Today Is The Youngest They Will Ever Be
If I am being completely honest with you, I spent most of this week wishing time away. So much so that I was up past midnight with this very thing on my mind, and this morning I am exhausted from having cried too many tears. But it’s hard not to wish the time away when you are in the throes of toddlerhood and your days start with kiddos who seem to be endlessly unhappy. “Mommy needs to brush her teeth” Tears. “Mommy needs to put you down and make breakfast.” Tears. “Mommy needs to let the doggies out.” Tears. “Mommy needs to wake your sister up.” Tears. Tears. TEARS. And those are just for the things I have to do, not the things I would like to be doing like working on my photography business, cleaning the house, or heaven forbid, enjoy an entire cup of coffee while it is still hot.
But there I was, at 11:01pm on a Thursday night crying my eyes out, feeling that infamous mom guilt for not just wishing the week away, but the years. Maybe because it’s so NOT who I am. I am very sensitive to the fact that these years are short and few, you might even say I am hyperaware of it. And as I sat there in the dark typing my thoughts away on my phone– It occurred to me that this is the youngest they will ever be. TODAY. Right now. This moment. This is it, and I don’t want to wish the days away anymore. Because when I wish them away, I am not just wishing away the bad, but the good as well.
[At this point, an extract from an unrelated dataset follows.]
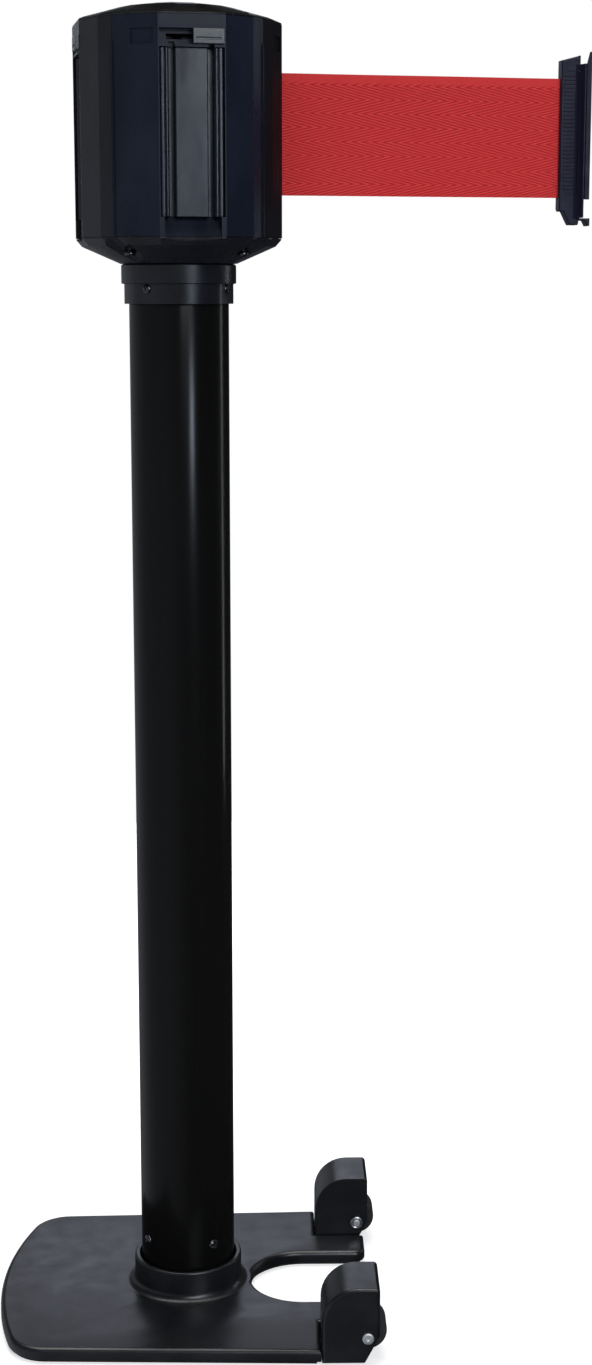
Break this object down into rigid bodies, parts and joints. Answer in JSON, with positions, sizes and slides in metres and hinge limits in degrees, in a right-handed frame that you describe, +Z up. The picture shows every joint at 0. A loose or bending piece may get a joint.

Sometimes it’s hard to see when your eyes are clouded with tears, both yours and theirs. The truth is, when I say “I had a bad day today”, I am negating all of the good that came from it. I had bad moments each day, yes. Some of those moments were longer than the good moments, but there was still good in them! But day after day, and moment after moment, it can feel so overwhelming, so consuming. Like you are a Chinook Salmon swimming upstream, against the current, off to certain death.
But goodness do I feel convicted… I feel convicted because right now ... right now my young girls are quick to love, and quick to forgive, and quick to give grace- even when I feel like I’m failing them. Even when I am not so deserving of their forgiveness or grace. They love me nonetheless. They look at me with the biggest eyes and their laughter is that real deep down in the belly kind of laughter. Their smiles are real and plenty. They are not yet masks of some hidden feeling underneath. They are not touched by that part of life yet.
Right now, right here- they are the youngest they will ever be. On this day, their hands are the smallest, most delicate, most comforting thing my mama face will ever feel. In fact I’m weeping about it as I write this because just last night as I lay in bed trying to sleep, a warm little toddler hand rested on my cheek, and I prayed to God that I would never in all of my days on this earth forget their warmth. With all of the ebb and flow of life and parenthood, these are the little details I don’t ever want to forget. Because I know one day those tiny hands won’t be tiny, and they might push me away instead of draw me near. But last night, they rested safely on my cheek, and my heart felt fuller because of it.
That ...that is what I want to remember, and it is also what I don’t want to wish away. Because I know ...I know that this too shall pass. I know that one day my daughters will be mothers, and they will be their mothers daughters. They will be in the throes, and I am going to look at them and tell them the most annoying thing they will ever hear in this season of life: cherish it. Cherish every moment, because today is the youngest they will ever be.